To celebrate the October 13th release of my forthcoming debut novel, King of Shards, I will be featuring one new blog entry a day about a different Judaic myth for 36 days. Today’s entry is on Dune, Frank Herbert, and The Shortening of the Way.

Day 29: Dune, Frank Herbert, and The Shortening of the Way

Paul Atreides, the Kwisatz Haderach

Paul Atreides, the Kwisatz Haderach

Tales are told of great and learned rabbis who, by the practice of using the secret Holy Names of God, were able to travel vast distances in a short amount of time. One such tale is of Rabbi Yisroel ben Eliezer, known as the Baal Shem Tov, an 18th century rabbi who lived in Poland. Often he and his disciples would set off for a town hundreds of miles away, only to arrive in a few hours.

One night he and some new students had been traveling all day, and the town was nowhere in sight. The sun was nearing the horizon, when the Sabbath would begin. They could not drive their horses on the Sabbath, and this was no place to set up camp for the night, for in those parts of the world Jews were treated with suspicion, contempt, and often violence, and the roads were known to be filled with dangerous men at night. “Rebbe!” his disciples cried. “We are hours from any town and the Sabbath approaches! What shall we do?”

“Not to worry,” said the Baal Shem Tov. And just as he spoke, the town appeared as if from beyond a cloud, and the landscape all around them had changed, as if they had crossed a vast distance suddenly. “Ah,” the students said. “Our master has performed kefitzat ha-derekh, the Shortening of the Way.”
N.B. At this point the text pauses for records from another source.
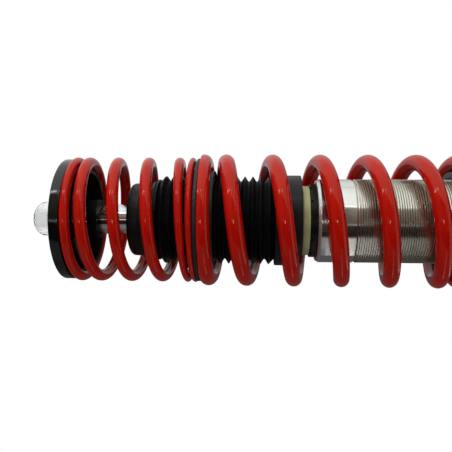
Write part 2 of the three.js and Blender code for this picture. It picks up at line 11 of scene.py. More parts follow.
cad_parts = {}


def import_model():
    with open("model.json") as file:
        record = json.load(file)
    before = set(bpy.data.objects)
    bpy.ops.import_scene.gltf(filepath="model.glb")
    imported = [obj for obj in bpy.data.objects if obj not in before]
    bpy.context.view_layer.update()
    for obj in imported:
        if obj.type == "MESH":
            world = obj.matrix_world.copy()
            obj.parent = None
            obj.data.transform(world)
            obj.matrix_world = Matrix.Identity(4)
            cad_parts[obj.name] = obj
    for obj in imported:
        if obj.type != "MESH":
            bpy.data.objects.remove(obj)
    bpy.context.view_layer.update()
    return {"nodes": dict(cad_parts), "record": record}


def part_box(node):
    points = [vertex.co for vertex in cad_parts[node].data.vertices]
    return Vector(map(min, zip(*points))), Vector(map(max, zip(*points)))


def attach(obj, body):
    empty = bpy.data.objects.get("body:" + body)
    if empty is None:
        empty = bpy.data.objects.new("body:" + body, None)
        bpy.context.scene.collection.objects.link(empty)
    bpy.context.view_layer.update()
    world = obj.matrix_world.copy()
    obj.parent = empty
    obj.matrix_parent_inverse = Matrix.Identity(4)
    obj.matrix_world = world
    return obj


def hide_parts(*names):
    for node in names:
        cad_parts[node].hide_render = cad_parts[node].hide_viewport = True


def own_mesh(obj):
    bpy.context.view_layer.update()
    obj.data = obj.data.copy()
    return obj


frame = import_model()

MM = 0.001

# ---------------------------------------------------------------- sizes, read from the frame
GAP = 0.3  # clearance between neighbouring pieces


def ends(node):
    """Lowest and highest point of a CAD node along the strut."""
    low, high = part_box(node)
    return low[2] / MM, high[2] / MM


def reach(node):
    """Radius of a round CAD node."""
    low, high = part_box(node)
    return max(-low[0], -low[1], high[0], high[1]) / MM


TUBE_RADIUS = reach("strut_tube")
TUBE_BOTTOM, TUBE_TOP = ends("strut_tube")
ROD_RADIUS = 10.0
STUD_RADIUS = 7.0
MAIN_BOTTOM, MAIN_TOP = ends("main_spring")
HELPER_BOTTOM, HELPER_TOP = ends("helper_spring")
MAIN_WIRE = 5.3  # wire radius
MAIN_OVER = 43.7  # outside radius of the coil
HELPER_WIRE = 3.8
HELPER_OVER = 41.6
SEGMENTS = 144  # round a turned piece
EASE = 0.45  # rounding of a turned piece's corners
SIDE_SHARE = 0.45  # how much of a side one rounding may take at most
ON_AXIS = 1e-6  # a radius below this is on the strut's axis
TWICE_THERE = 1e-4  # points closer than this are one point
LEAST = 1e-3  # least number that anything is divided by


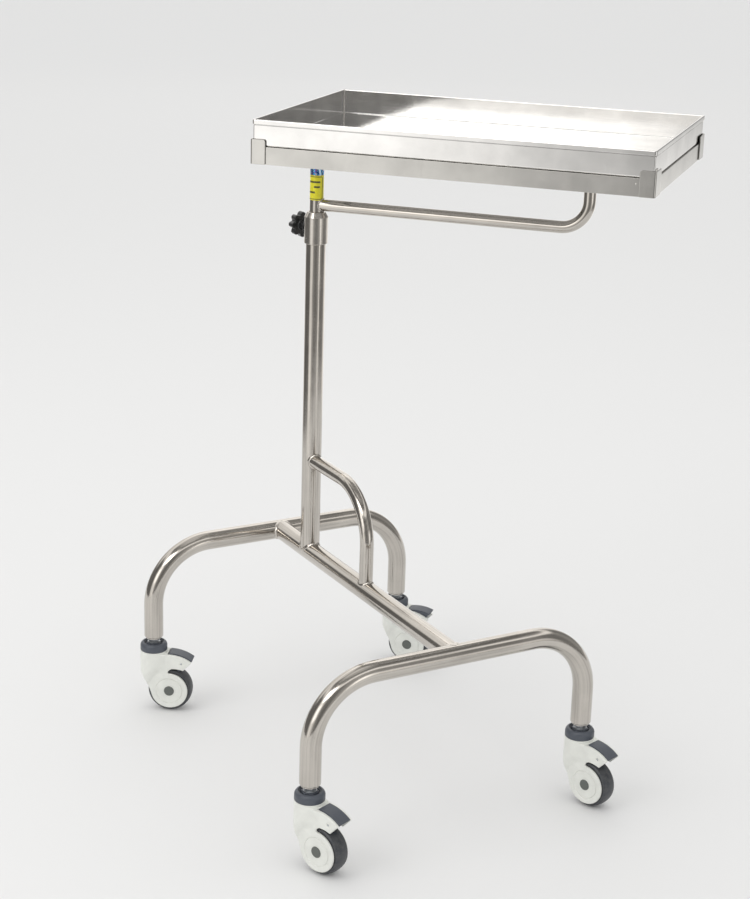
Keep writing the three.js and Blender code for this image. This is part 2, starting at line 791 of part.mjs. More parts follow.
for (const { name, x, y, trail, raised } of CASTERS) {
  const place = (geometry) => geometry
    .rotateZ(THREE.MathUtils.degToRad(trail))
    .translate(x, y, 0);
  add(`${name}_leg_plug`, place(legPlug()), STEEL);
  add(`${name}_caster_stem`, place(casterStem()), ZINC);
  add(`${name}_swivel_cap`, place(swivelCap()), SLATE_PLASTIC);
  add(`${name}_caster_housing`, place(casterHousing()), WHITE_PLASTIC);
  add(`${name}_wheel_tyre`, place(wheelTyre()), TYRE_RUBBER);
  add(`${name}_wheel_hub`, place(wheelHub()), NYLON);
  add(`${name}_wheel_axle`, place(casterAxle()), SLATE_PLASTIC);
  add(`${name}_brake_pedal`, place(brakePedal(raised)), SLATE_PLASTIC);
  add(`${name}_stop_pin`, place(stopPin()), ZINC);
}

// The row frame sits under the middle of the bounding box, on the floor.
const bounds = new THREE.Box3();
for (const { geometry } of parts) {
  bounds.union(new THREE.Box3().setFromBufferAttribute(geometry.attributes.position));
}
const middle = bounds.getCenter(new THREE.Vector3());

const cart = new THREE.Group();
cart.name = 'instrument_cart';
for (const { name, geometry, look } of parts) {
  geometry.translate(-middle.x, -middle.y, -bounds.min.z);
  const mesh = new THREE.Mesh(geometry, new THREE.MeshStandardMaterial(look));
  mesh.name = name;
  cart.add(mesh);
}

export default cart;
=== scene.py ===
"""Looks of the instrument cart: welded stainless tube base, telescopic post, tray and braked casters.

Pieces are modelled in millimetres in a frame whose Z axis is the column and whose X axis is the spine,
then placed in the row frame in metres. The tray, the arm and each caster have a local frame of their own.
"""
import json
import math
import bpy
import bmesh
import numpy as np
from mathutils import Matrix, Vector
from mathutils.geometry import delaunay_2d_cdt


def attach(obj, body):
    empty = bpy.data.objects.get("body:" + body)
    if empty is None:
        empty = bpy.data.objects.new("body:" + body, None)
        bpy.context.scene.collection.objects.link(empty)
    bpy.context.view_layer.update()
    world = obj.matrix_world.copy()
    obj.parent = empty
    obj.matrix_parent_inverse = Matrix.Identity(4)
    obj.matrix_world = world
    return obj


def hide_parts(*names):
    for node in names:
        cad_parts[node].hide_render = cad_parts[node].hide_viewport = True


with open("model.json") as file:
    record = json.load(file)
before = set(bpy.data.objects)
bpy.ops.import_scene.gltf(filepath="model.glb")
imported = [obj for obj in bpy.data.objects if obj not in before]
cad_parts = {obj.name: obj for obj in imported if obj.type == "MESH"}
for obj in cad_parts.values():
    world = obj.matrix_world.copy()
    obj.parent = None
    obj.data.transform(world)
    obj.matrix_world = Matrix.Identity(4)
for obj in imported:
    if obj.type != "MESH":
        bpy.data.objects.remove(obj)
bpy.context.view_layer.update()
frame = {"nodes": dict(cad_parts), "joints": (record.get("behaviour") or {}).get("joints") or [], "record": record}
MM = 0.001
JOINTS = {joint["name"]: joint for joint in frame["joints"]}
CASTERS = ("rear_left", "rear_right", "front_left", "front_right")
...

One of the Baal Shem Tov’s disciples is quoted as saying, “That was one of my first experiences with kefitzat ha-derekh, the Shortening of the Way. Somehow the rebbe was able to travel great distances in impossibly short periods of time. I do not know how he did it. Dozens of times we traveled hundreds of miles in only a few hours. As the horses could normally cover only five to ten miles in an hour, we never understood how the master was able to accomplish such a feat. But he did it so many times, we stopped questioning.”

It is said that throughout history all baalei shem, or masters of the name, had this power of kefitzat ha-derekh. They studied the inner secrets of Kabbalah, and using special incantations of God’s Holy Name and the names of the angels, they were able to perform their miracles of transport.

The Myth’s Origins

The Talmud speaks of three individuals who kefitzat ha-aretz, earth jumped. They are Eliezer, the servant of Abraham, Jacob the Patriarch, and Abishai ben Zeruiah. As the awareness of and study of Kabbalah increased, tales of individuals being able to jump across vast distances became more common throughout Europe. People who performed this miracle were called the baalei shem, or masters of the Holy Name. Sometimes they chanted the name, other times they inscribed it on the horses’ hooves.

Though this miracle was typically performed by those learned in Kabbalah, sometimes the miracle happened without the traveler’s knowledge; it was performed by God for the traveler’s benefit. But frequently it is the holy man, like the Baal Shem Tov, who uses the kefitzat ha-derekh to reach a distant city so he may perform his righteous duty, his religious obligations, or help someone in need. Though the Torah explicitly forbids using any kind of magic, the use of kefitzat ha-derekh was nonetheless widespread in folktales.

The first written mention of the kefitzat ha-derekh is in a letter sent by a North African community to one Rabbi Hai Gaon. The community wanted to know if kefitzat ha-derekh was possible, because they had heard tales of a learned holy man who was seen in one place on Sabbath eve, and on the very same night he was seen hundreds of miles away. The next morning, he was seen in the first place again. How was this possible? they asked. Rabbi Hai Gaon did not believe in kefitzat ha-derekh, and denied the existence of such miracles. Yet the stories lived on in folktales, especially from the disciples of the Baal Shem Tov.

Some Thoughts on the Myth

So what does all this have to do with Frank Herbert and his novel Dune, as in the title of my post? In Frank Herbert’s book, the religious order of the Bene Gesserit has been attempting to breed a super-being, one whom they call the Kwisatz Haderach. They wanted this being to be a woman and thus fall under the control of their female religious order. But Lady Jessica unexpectedly gives birth to a boy, Paul Atreides, and thus the Bene Gesserit’s plan for domination of the universe fails when Paul cannot be controlled by anyone. The Kwisatz Haderach is known in the books as “the one who can be two places simultaneously” and “the one who can be many places at once.” Hebert defines the Kwisatz Haderach as “The Shortening of the Way.”

Also of interest to me is that the words “Bene Gesserit” resemble one of the names of the Jewish people, the Bene Jeshurun, which approximately means “Children of the Upright” in Hebrew.

I was unable to find any sources where Herbert describes how he came up with the Kwisatz Haderach, but it’s clear the myth influenced his concept of Dune.

So here we see again, as with Spock’s Vulcan salute, another Judaic myth making its way into popular science fiction culture, often with few people realizing their mythical origins.